▶ [Written problem]:
Restate the whole listing exactly.

▶ [Data for processing]:
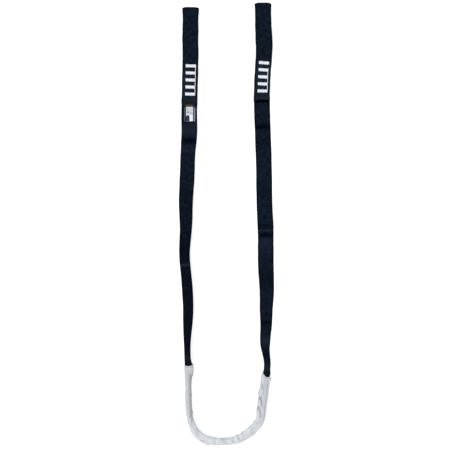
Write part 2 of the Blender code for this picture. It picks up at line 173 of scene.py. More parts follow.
# (place round it, how far the rim reaches out there)
LEFT_RIM = [
    (0.0, 0.3), (0.22, 0.2), (0.45, 0.4), (0.70, 0.6), (0.88, 0.6), (0.97, 1.3), (1.08, 3.6), (1.25, 4.2),
    (1.6, 3.4), (2.0, 0.3),
]
RIGHT_RIM = [
    (0.0, -2.6), (0.25, -2.2), (0.45, -1.5), (0.63, -1.7), (0.83, -0.9), (0.96, 1.4), (1.05, 6.0),
    (1.2, 7.6), (1.6, 5.0), (2.0, -2.6),
]
MOUTH_FLARES = (2.2, 1.5)  # how far the left leg's raised edge and the right leg's lower edge splay
MOUTH_FLARE_RUNS = (7.0, 4.5)
MOUTH_FLARE_OUTSIDE = 2.0  # of the sleeve's mouth, where they splay the most
HEM = 5.5
HEM_EXTRA = 0.35  # how much thicker the folded hem is
HEM_GROOVE = 0.30  # how deep its stitching sinks
# where a line of painted shade runs, from each mouth
HEM_LINE_AT = 2.2
HEM_STITCH_AT = 4.6
SEAM_AT = 8.5  # from the lower edge, measured round the outside
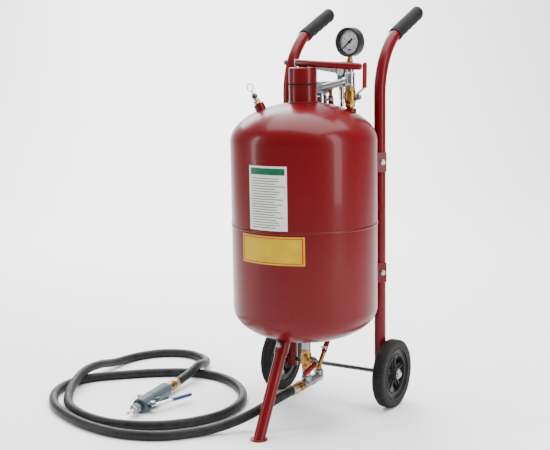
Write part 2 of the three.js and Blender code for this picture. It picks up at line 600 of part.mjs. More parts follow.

▶ [Completed task]:
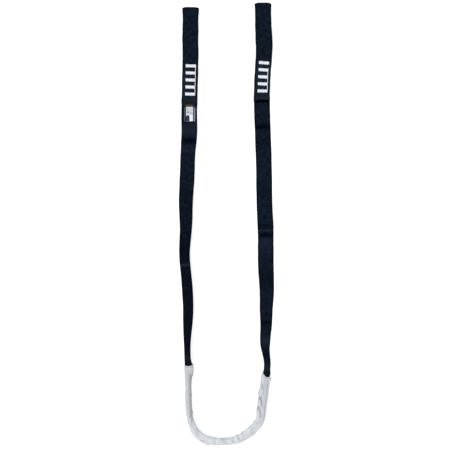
Write part 2 of the Blender code for this picture. It picks up at line 173 of scene.py. More parts follow.
# (place round it, how far the rim reaches out there)
LEFT_RIM = [
    (0.0, 0.3), (0.22, 0.2), (0.45, 0.4), (0.70, 0.6), (0.88, 0.6), (0.97, 1.3), (1.08, 3.6), (1.25, 4.2),
    (1.6, 3.4), (2.0, 0.3),
]
RIGHT_RIM = [
    (0.0, -2.6), (0.25, -2.2), (0.45, -1.5), (0.63, -1.7), (0.83, -0.9), (0.96, 1.4), (1.05, 6.0),
    (1.2, 7.6), (1.6, 5.0), (2.0, -2.6),
]
MOUTH_FLARES = (2.2, 1.5)  # how far the left leg's raised edge and the right leg's lower edge splay
MOUTH_FLARE_RUNS = (7.0, 4.5)
MOUTH_FLARE_OUTSIDE = 2.0  # of the sleeve's mouth, where they splay the most
HEM = 5.5
HEM_EXTRA = 0.35  # how much thicker the folded hem is
HEM_GROOVE = 0.30  # how deep its stitching sinks
# where a line of painted shade runs, from each mouth
HEM_LINE_AT = 2.2
HEM_STITCH_AT = 4.6
SEAM_AT = 8.5  # from the lower edge, measured round the outside
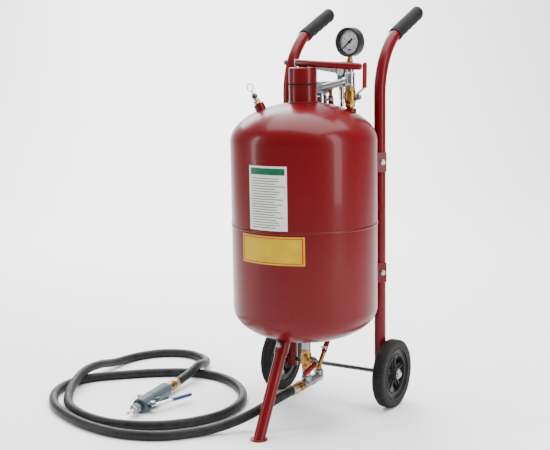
Write part 2 of the three.js and Blender code for this picture. It picks up at line 600 of part.mjs. More parts follow.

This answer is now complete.